Porter may well have ruled that while not in the best shape Hill was coherent at the time of her arrest and had been read her rights and the statement she gave officers was voluntary.
However because Hill’s statement may critically if not fatally undermine her defense strategy, in her upcoming trial Porter allowed for the continuance for her attorneys to devise a new strategy.
Hill is accused of the kidnapping and attempted murder of Wendover gym owner Rattana Keomanivong as well as along list of other felonies committed during a week long crime spree over during the New Year’s holiday of 2012.

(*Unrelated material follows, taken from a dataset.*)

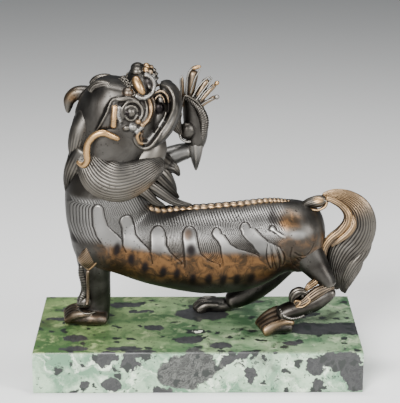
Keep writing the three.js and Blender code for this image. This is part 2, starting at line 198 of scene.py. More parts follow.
def egg(centre, sizes, lean=0.0, cell=0.5, relief=None, **marks):
    """A ball pulled out to the given half sizes, tipped by lean degrees in the lion's side view."""
    a, b, c = sizes
    rings = max(6, round(math.pi * max(a, c) / cell))
    turn = max(8, round(2 * math.pi * max(a, b) / cell))
    rise = (np.arange(rings) + 0.5) / rings * math.pi
    angle = 2 * math.pi * np.arange(turn) / turn
    grid = np.stack([
        np.sin(rise)[:, None] * np.cos(angle),
        np.sin(rise)[:, None] * np.sin(angle),
        np.broadcast_to(-np.cos(rise)[:, None], (rings, turn)),
    ], -1)
    points = np.vstack([grid.reshape(-1, 3), [[0, 0, -1], [0, 0, 1]]])
    if relief is not None:
        points = points * (1 + relief(points) / max(sizes))[:, None]
    points = points * sizes
    tip = math.radians(lean)
    x = points[:, 0] * math.cos(tip) + points[:, 2] * math.sin(tip)
    z = points[:, 2] * math.cos(tip) - points[:, 0] * math.sin(tip)
    points = np.stack([x, points[:, 1], z], -1) + centre
    found = {name: np.full(len(points), float(value)) for name, value in marks.items()}
    return outfacing(Skin(points, grid_faces(rings, turn), **found))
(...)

In jail house interviews Hill placed almost all of the blame for the shooting and the other crimes squarely on the shoulders of her accomplice Logan McFarland and claimed she was another victim.
This ‘good girl in bad company’ defense was aided during the preliminary hearing by the testimony of Keomanivong who failed to remember certain parts of her statement to police at the time of the shooting.
Shot in the head the former Wendover gym owner still suffers from memory loss and other brain damage from her almost fatal wound. Since the shooting she has had to relocate to Las Vegas where she is receiving physical and mental therapy as well as preparing for the ordeal of the coming trial.
But while Hill defense may have benefitted from the grievous injury she allegedly caused, the Utah woman may have damned herself with her own words, and those words her lawyer fought hard to keep under wraps will now be heard by a jury.
In addition to the kidnapping and attempted murder charges she faces in Nevada, Hill and McFarland are persons of interest in the double murder of an elderly Mt. Pleasant, Utah couple Woody and Ann Fullwood which occurred the day before the shooting in Wendover.
While found competent to stand trial last summer, Hill entered her “not guilty by reason of insanity” plea in September. She changed it in December to a simply “not guilty”.
McFarland who spent most of last year in and out of the Lake’s Crossing Hospital for the Criminally Insane in Reno also recently dropped his bid to be declared mentally incompetent to stand trial.
His trial date was set last week for September.